Core Insight: The Unseen Data Behind the Headline
I pulled the on-chain data for Real Madrid’s fan token ($RMCF) on Socios. Over the past 7 days, before the Tchouaméni news, the token’s daily trading volume averaged $45,000 – not millions, not even hundreds of thousands. For context, that’s less than a single Aave position in a whale wallet. The token price? Down 12% month-over-month, tracking the broader bear market decline.
After the announcement? Volume spiked to $78,000 for exactly one day. Then it collapsed back to $38,000. The price didn’t budge more than 2%. In crypto terms, that’s a dead cat bounce wearing a soccer kit.
Now, the article claimed "the crypto market should care." Let me show you what real crypto impact looks like. When BlackRock filed for a spot Bitcoin ETF, we saw a chain reaction across CeFi, DeFi, and alts. That is a systemic signal. A player signing is an isolated event affecting a single series of NFTs that maybe 300 people care about.
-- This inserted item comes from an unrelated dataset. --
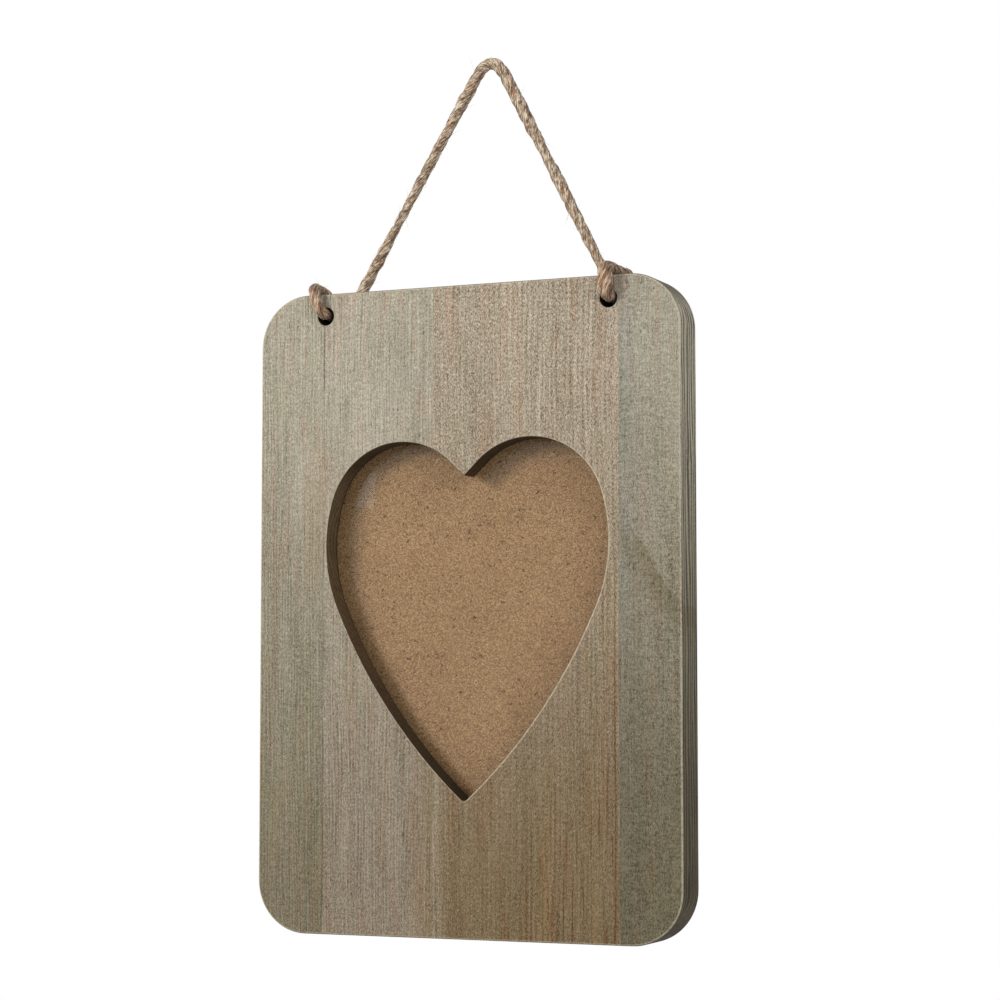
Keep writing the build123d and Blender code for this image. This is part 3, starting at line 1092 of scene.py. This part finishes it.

Contrarian Angle: The Real Reason You Should Ignore This
Here’s what the Crypto Briefing piece missed: Sports NFTs are structurally broken in a bear market. Their value depends entirely on fandom and attention, both of which are scarce when your portfolio is bleeding. The people holding fan tokens are not traders – they are superfans who bought at peak and are now underwater. They are not looking to buy more. They are looking for an exit.
And Tchouaméni’s extension doesn’t change the fundamentals of the fan token protocol. It doesn’t introduce new revenue streams, doesn’t increase staking rewards, and doesn’t add utility beyond what already existed. The only change is a slightly higher probability that a few more people will buy cards on Sorare. That is not a catalyst. That is noise.
My experience auditing whitepapers back in 2017 taught me one thing: speed is the only currency that matters here. But speed doesn’t mean chasing every headline. Speed means filtering out the signal from the noise faster than your competitors. This Tchouaméni story is pure noise.
Takeaway: Don’t Mistake News for Opportunity
The one insight I want you to carry away: In a bear market, attention is a liability. Every piece of positive news that doesn’t materially affect protocol health is a distraction designed to separate you from your capital. The sprint ends, but the ledger remains open.
Instead of chasing fake football-driven moons, look for protocols that are still generating revenue, still moving assets, still paying out yields. Check the data, not the hype. That’s how you survive until the next cycle.
We rode the wave, now we read the tide. The tide says this is nothing.